The up to approximately $30,000 to be provided by the Banks under
the July 2005 amendment, of which $21,100 has been provided in
two installments, may be drawn down in up to three installments
through the end of March 2006, will bear annual interest based on
the three-month LIBOR plus 2.5% and shall be repayable in a
period between twelve to fifteen months from each date any amount
is received by the Company. The amendment further provides that a
rescheduling of said repayment dates shall be discussed following
the closing date of the amendment. Any unutilized amount on
account of the up to approximately $30,000 amount will bear a
commitment fee at an annual rate of 0.25%.

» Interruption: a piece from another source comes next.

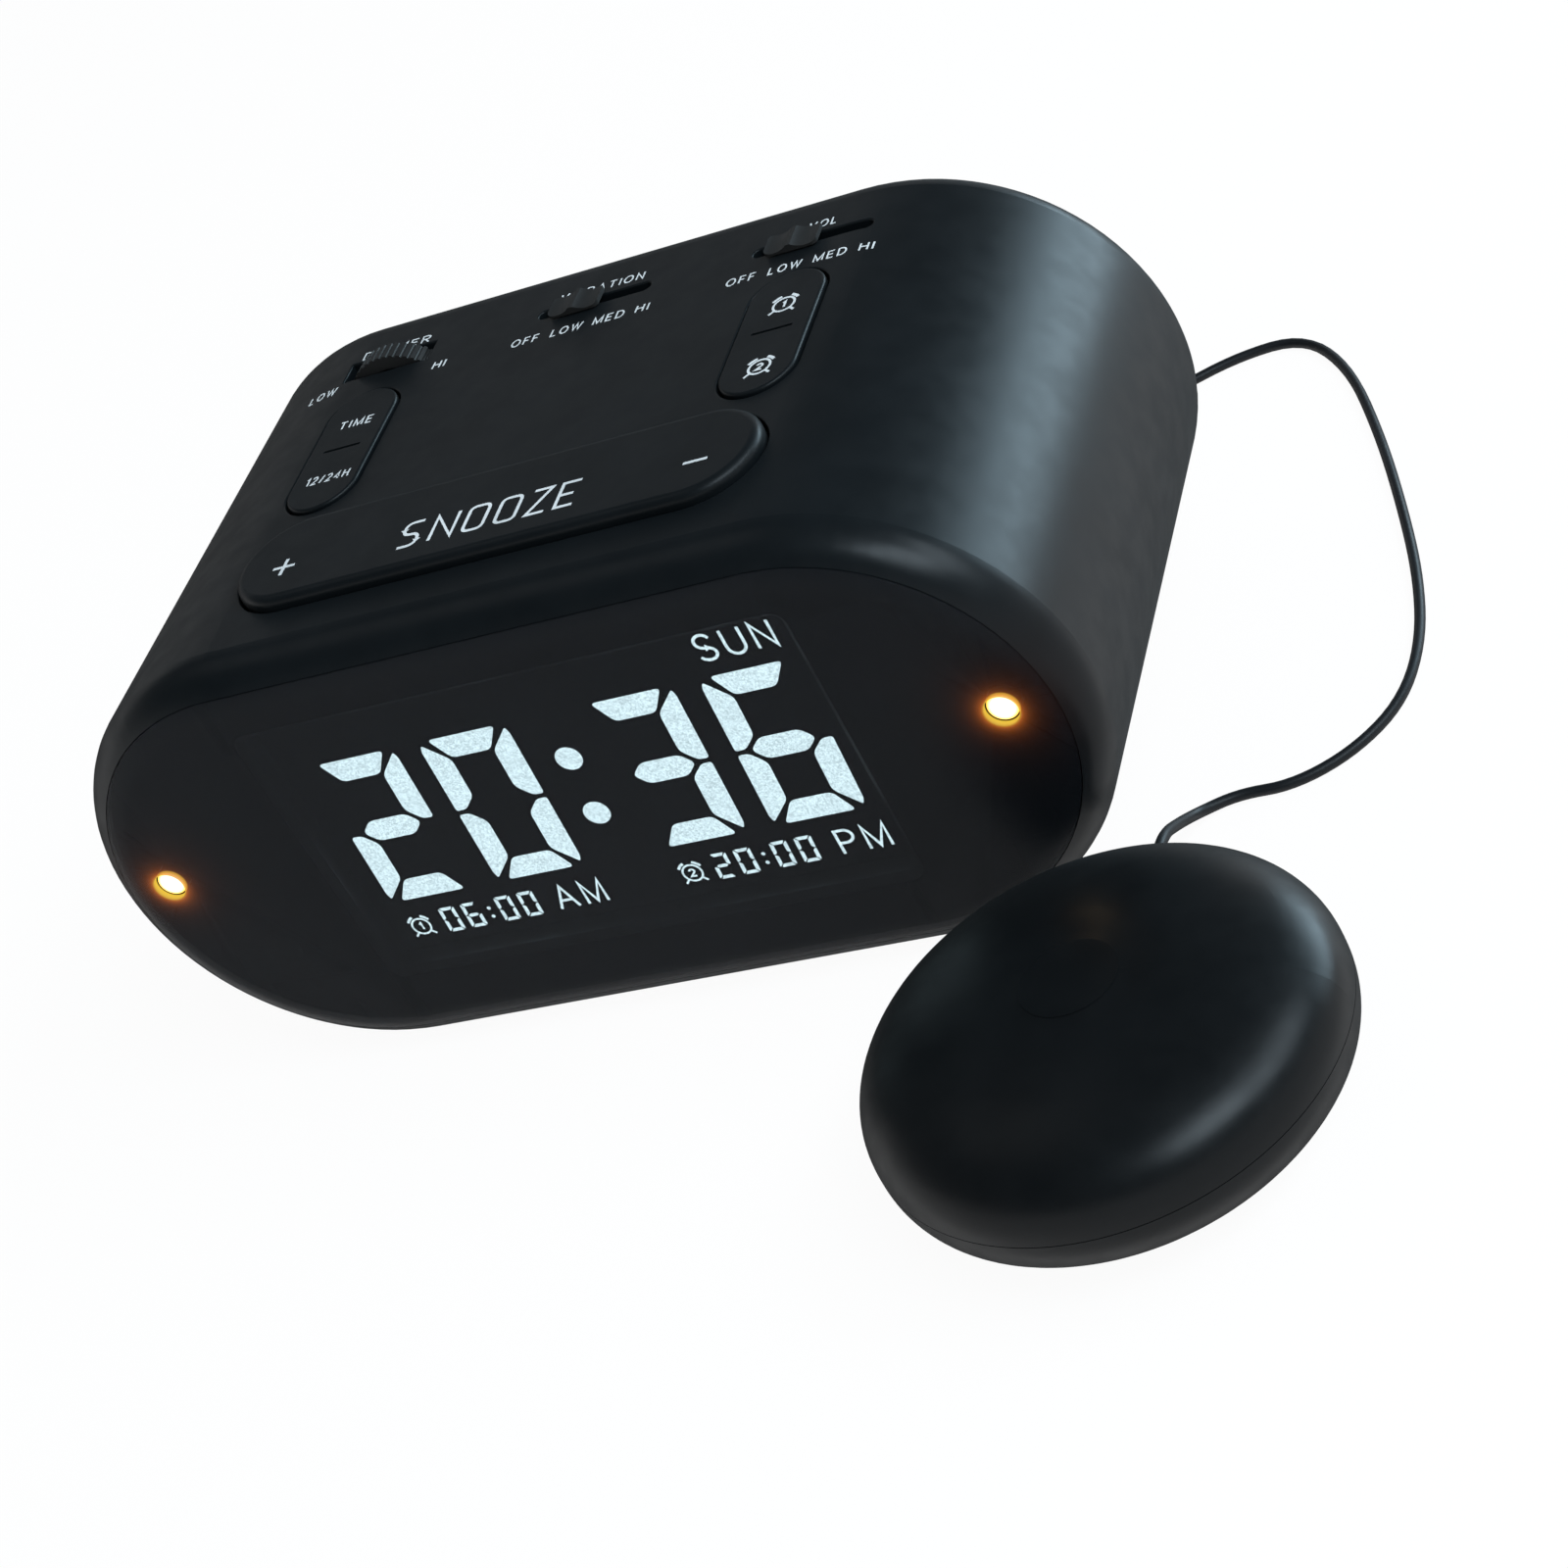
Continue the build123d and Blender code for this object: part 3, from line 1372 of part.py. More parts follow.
# Tapered gland in the back of the pad, with a flange inside the wall
gland_tip = pad_radius + gland_reach
with BuildPart() as shaker_gland:
    with BuildSketch(front_plane(pad_radius - gland_depth)):
        with Locations((0, gland_z)):
            Circle(gland_flange_radius)
    extrude(amount=-gland_flange_thickness)
    with BuildSketch(front_plane(pad_radius - gland_depth)):
        with Locations((0, gland_z)):
            Circle(gland_base_radius)
    extrude(amount=-gland_depth)
    with BuildSketch(front_plane(pad_radius)):
        with Locations((0, gland_z)):
            Circle(gland_base_radius)
    with BuildSketch(front_plane(gland_tip)):
        with Locations((0, gland_z)):
            Circle(gland_tip_radius)
    loft()
save(shaker_gland.part.moved(pad_place), "shaker_gland")

# Coil of the spare cord: one tube that winds in and out, layer on layer
coil_outer_radius = coil_mid_radius + coil_turns_in_layer * coil_spacing / 2
coil_z = tie_thickness + tie_gap + cord_radius
coil_turns = coil_layers * coil_turns_in_layer


def coil_point(turn):
    """Centre of the coiled cord after a number of turns from its outer, lower end."""
    reversal = round(turn / coil_turns_in_layer)
    layer = min(int(turn // coil_turns_in_layer), coil_layers - 1)
    in_layer = turn - layer * coil_turns_in_layer
    if layer % 2 == 1:
        in_layer = coil_turns_in_layer - in_layer
    radius = coil_outer_radius - coil_spacing * in_layer
    level = layer
    from_reversal = turn - reversal * coil_turns_in_layer
    if 0 < reversal < coil_layers and abs(from_reversal) < coil_climb_turns / 2:
        share = from_reversal / coil_climb_turns + 1 / 2
        level = reversal - 1 + share * share * (3 - 2 * share)
    angle = pi / 2 + 2 * pi * turn
    return Vector(
        coil_x + radius * cos(angle),
        coil_y + radius * sin(angle),
        coil_z + level * coil_spacing,
    )


def coil_heading(turn, side):
    """Direction of the coiled cord at a number of turns, taken on one side of it."""
    later = coil_point(turn + max(side, 0) * coil_heading_step)
    earlier = coil_point(turn + min(side, 0) * coil_heading_step)
    return (later - earlier).normalized()


def biarc(start, start_heading, end, end_heading):
    """Two tangent arcs between two points with given directions."""
    chord = end - start
    along = chord.dot(start_heading + end_heading)
    spread = 2 * (1 - start_heading.dot(end_heading))
    reach = (-along + sqrt(along**2 + spread * chord.dot(chord))) / spread
    middle = (start + start_heading * reach + end - end_heading * reach) * 0.5
    first = TangentArc(start, middle, tangent=start_heading)
    return [first, TangentArc(middle, end, tangent=first % 1)]


coil_start_heading = coil_heading(0, 1)
coil_end_heading = coil_heading(coil_turns, -1)
coil_start = coil_point(0) - coil_start_heading * cord_diameter
coil_end = coil_point(coil_turns) + coil_end_heading * cord_diameter
half_turns = [0] + [(2 * k + 1) / 4 for k in range(int(2 * coil_turns))] + [coil_turns]
with BuildPart() as cord_coil:
    with BuildLine() as coil_line:
        Line(coil_start, coil_point(0))
        heading = coil_start_heading
        for first_turn, last_turn in zip(half_turns, half_turns[1:]):
            next_heading = coil_heading(last_turn, -1)
            biarc(coil_point(first_turn), heading, coil_point(last_turn), next_heading)
            heading = next_heading
        Line(coil_point(coil_turns), coil_end)
    with BuildSketch(Plane(origin=coil_start, z_dir=coil_start_heading)):
        Circle(cord_radius)
    sweep()
save(cord_coil.part, "cord_coil")

# The coil's least gap to itself, measured between points at least a third of a turn apart
coil_samples = []
for edge in coil_line.edges():
    coil_samples += [tuple(edge.position_at(k / samples_in_arc)) for k in range(samples_in_arc)]
skip = int(len(coil_samples) / (3 * coil_turns))
nearest = min(
    dist(a, b) for i, a in enumerate(coil_samples) for b in coil_samples[i + skip :]
)
print(f"coil: least gap between turns {nearest - cord_diameter:.2f} mm")


def tube(points, name):
    """A cord along straight runs joined by arcs as large as the runs allow."""
    radii = []
    for before, corner, after in zip(points, points[1:], points[2:]):
        run_in = Vector(*corner) - Vector(*before)
        run_out = Vector(*after) - Vector(*corner)
        turn = radians(run_in.get_angle(run_out))
        radii.append(arc_run_share * min(run_in.length, run_out.length) / tan(turn / 2))
    with BuildPart() as cord:
        with BuildLine() as route:
            FilletPolyline(*points, radius=radii)
        with BuildSketch(Plane(origin=route.line @ 0, z_dir=route.line % 0)):
            Circle(cord_radius)
        sweep()
    length = sum(edge.length for edge in route.edges())
    ratio = cord.part.volume / (pi * cord_radius**2 * length)
    print(f"{name}: {length:.1f} mm, volume over section times length {ratio:.4f}")
    print("  radii", [round(r, 1) for r in radii])
    save(cord.part, name)
    return length


# Route of the cord from the pad's gland along the surface to the coil
gland_exit = (pad_x, pad_y + gland_tip, gland_z)
front_route = [
    gland_exit,
    (84.3, -42.6, gland_z),
    (84.2, -35.2, 6.1),
    (84.9, -28.4, 1.9),
    (90.6, -24.6, 0.9),
    (99.4, -25.0, 0.9),
    (108.6, -19.6, 0.9),
    (115.2, -10.0, 0.9),
    (116.9, 4.0, 0.9),
    (114.9, 21.0, 0.9),
    (110.6, 40.0, 0.9),
    (104.6, 62.5, 0.9),
    (96.6, 86.2, 0.9),
    (86.6, 99.9, 0.9),
    (73.6, 98.8, 0.9),
    (61.5, 92.2, 0.9),
    (50.5, 92.6, 1.1),
    (39.0, 98.0, 1.6),
    tuple(coil_start - coil_start_heading * 5 * cord_diameter),
    tuple(coil_start),
]
# Route from the coil's top turn down to the surface and up to the plug
plug_tip_y = back_y + part_gap + plug_body_length + plug_relief_length
rear_route = [
    tuple(coil_end),
    tuple(coil_end + coil_end_heading * 4 * cord_diameter),
    (2.0, 99.4, 3.6),
    (-8.0, 98.8, 1.0),
    (-20.5, 99.6, 0.9),
    (-32.0, 99.4, 0.9),
    (-41.5, 96.6, 0.9),
    (-45.3, 90.6, 2.6),
    (-45.1, 84.8, 10.2),
    (shaker_jack_x, plug_tip_y + 4 * cord_diameter, socket_z),
    (shaker_jack_x, plug_tip_y, socket_z),
]
front_length = tube(front_route, "cord_front")
rear_length = tube(rear_route, "cord_rear")
coil_length = sum(edge.length for edge in coil_line.edges())
print(f"cord length {front_length + coil_length + rear_length:.0f} mm, coil {coil_length:.0f} mm")

# Tie round one side of the coil
tie_inner_low = coil_outer_radius - coil_turns_in_layer * coil_spacing - cord_radius - tie_gap
tie_inner_high = coil_outer_radius + cord_radius + tie_gap
tie_height = (coil_layers - 1) * coil_spacing + cord_diameter + 2 * tie_gap
with BuildPart() as cord_tie:
    with BuildSketch(Plane.YZ.offset(coil_x)):
        tie_y = coil_y - (tie_inner_low + tie_inner_high) / 2
        tie_length = tie_inner_high - tie_inner_low
        with Locations((tie_y, tie_thickness + tie_height / 2)):
            RectangleRounded(
                tie_length + 2 * tie_thickness, tie_height + 2 * tie_thickness, 2 * tie_thickness
            )
            RectangleRounded(tie_length, tie_height, tie_thickness, mode=Mode.SUBTRACT)
    extrude(amount=tie_width / 2, both=True)
save(cord_tie.part, "cord_tie")

# Plug in the shaker jack: pin, grip and tapered relief
plug_face = back_y + part_gap
grip_end = plug_face + plug_body_length
with BuildPart() as cord_plug:
    with BuildSketch(front_plane(plug_face)):
        with Locations((shaker_jack_x, socket_z)):
            Circle(plug_body_radius)
    extrude(amount=-plug_body_length)
    fillet(cord_plug.edges().filter_by(GeomType.CIRCLE), radius=plug_edge_radius)
    with BuildSketch(front_plane(plug_face + overrun)):
        with Locations((shaker_jack_x, socket_z)):
            Circle(plug_pin_radius)
    extrude(amount=plug_pin_length + overrun)
    with BuildSketch(front_plane(grip_end)):
        with Locations((shaker_jack_x, socket_z)):
            Circle(plug_relief_base)
    with BuildSketch(front_plane(plug_tip_y)):
        with Locations((shaker_jack_x, socket_z)):
            Circle(plug_relief_tip)
    loft()
save(cord_plug.part, "cord_plug")
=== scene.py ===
from math import cos, pi, radians, sin, sqrt

import bmesh
import bpy
from mathutils import Matrix, Vector


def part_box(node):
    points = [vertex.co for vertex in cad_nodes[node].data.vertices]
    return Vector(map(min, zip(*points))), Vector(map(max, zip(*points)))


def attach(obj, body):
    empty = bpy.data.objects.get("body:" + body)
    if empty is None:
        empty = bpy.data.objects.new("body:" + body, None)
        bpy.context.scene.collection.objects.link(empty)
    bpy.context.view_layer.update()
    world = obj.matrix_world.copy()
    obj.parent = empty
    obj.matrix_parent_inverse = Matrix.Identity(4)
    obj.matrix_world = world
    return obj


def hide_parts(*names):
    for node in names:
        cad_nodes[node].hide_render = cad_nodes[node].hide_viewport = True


# Bed shaker alarm clock: the looks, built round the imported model.
# Positions are in metres in the model's frame; MM turns millimetres into metres.

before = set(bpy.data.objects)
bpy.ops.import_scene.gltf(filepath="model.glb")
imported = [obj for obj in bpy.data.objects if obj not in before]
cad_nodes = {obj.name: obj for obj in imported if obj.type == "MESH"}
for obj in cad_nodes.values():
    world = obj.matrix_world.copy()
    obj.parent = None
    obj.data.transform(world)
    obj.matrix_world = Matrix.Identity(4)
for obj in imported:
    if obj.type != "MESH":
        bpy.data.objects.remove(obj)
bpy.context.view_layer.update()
MM = 0.001

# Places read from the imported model
case_low, case_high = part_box("case_shell")
panel_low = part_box("display_panel")[0]
bar_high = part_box("snooze_bar")[1]
time_low, time_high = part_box("time_rocker")
alarm_low, alarm_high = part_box("alarm_rocker")
pipe_low, pipe_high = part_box("light_pipes")
pipe_radius = (pipe_high.z - pipe_low.z) / 2
pipe_face_radius = 2.45 * MM
lens_low, lens_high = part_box("front_lens")
wheel_low, wheel_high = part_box("dimmer_wheel")
volume_low, volume_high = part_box("volume_knob")
vibration_low, vibration_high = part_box("vibration_knob")
case_radius = (case_high.z - case_low.z) / 2
case_mid_z = (case_high.z + case_low.z) / 2
flat_x = case_high.x - case_radius
light_x = pipe_high.x - pipe_radius
light_z = (pipe_high.z + pipe_low.z) / 2


# Materials

def new_material(name, colour, roughness, specular=0.5, metallic=0.0):
    """A principled material with constant values, and its node tree and shader."""
    material = bpy.data.materials.new(name)
    material.use_nodes = True
    tree = material.node_tree
    shader = tree.nodes["Principled BSDF"]
    shader.inputs["Base Color"].default_value = (*colour, 1)
    shader.inputs["Roughness"].default_value = roughness
    shader.inputs["Specular IOR Level"].default_value = specular
    shader.inputs["Metallic"].default_value = metallic
    return material, tree, shader


def own_place(tree):
    """The shaded point's X, Y and Z in the piece's own space."""
    place = tree.nodes.new("ShaderNodeTexCoord")
    parts = tree.nodes.new("ShaderNodeSeparateXYZ")
    tree.links.new(place.outputs["Object"], parts.inputs["Vector"])
    return parts.outputs["X"], parts.outputs["Y"], parts.outputs["Z"]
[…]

The July 2005 amendment further provides that: (i) The Israel
Corp. undertaking, as detailed in Note 12A(6) to the 2004 annual
financial statements, shall be extended from June 30, 2006 to
December 31, 2006; (ii) such undertaking will be deemed to have
been fulfilled if Israel Corp. invests at least $14,000 in the
context of a rights offering; (iii) any amounts raised in equity
or in convertible debentures through March 31, 2006, up to
$30,000as detailed above, shall not constitute financing from
other sources towards the $152,000 fundraising milestone, as
detailed in Note 12A(6) to the 2004 annual financial statements;
and (iv) the last date in which the Company is to comply with the
$152,000 fundraising milestone is postponed from December 31,
2005 to June 30, 2006.
The amendment also revised certain of the financial ratios and
covenants through the third quarter of 2006.
- 14 -
TOWER SEMICONDUCTOR LTD. AND SUBSIDIARY
NOTES TO UNAUDITED CONDENSED INTERIM CONSOLIDATED
FINANCIAL STATEMENTS AS OF SEPTEMBER 30, 2005
(dollars in thousands, except share data and per share data)
NOTE 4 - RECENT DEVELOPMENTS RELATING TO FAB 2 (cont.)
B. AMENDMENTS TO THE FACILITY AGREEMENT (cont.) (2) (cont.)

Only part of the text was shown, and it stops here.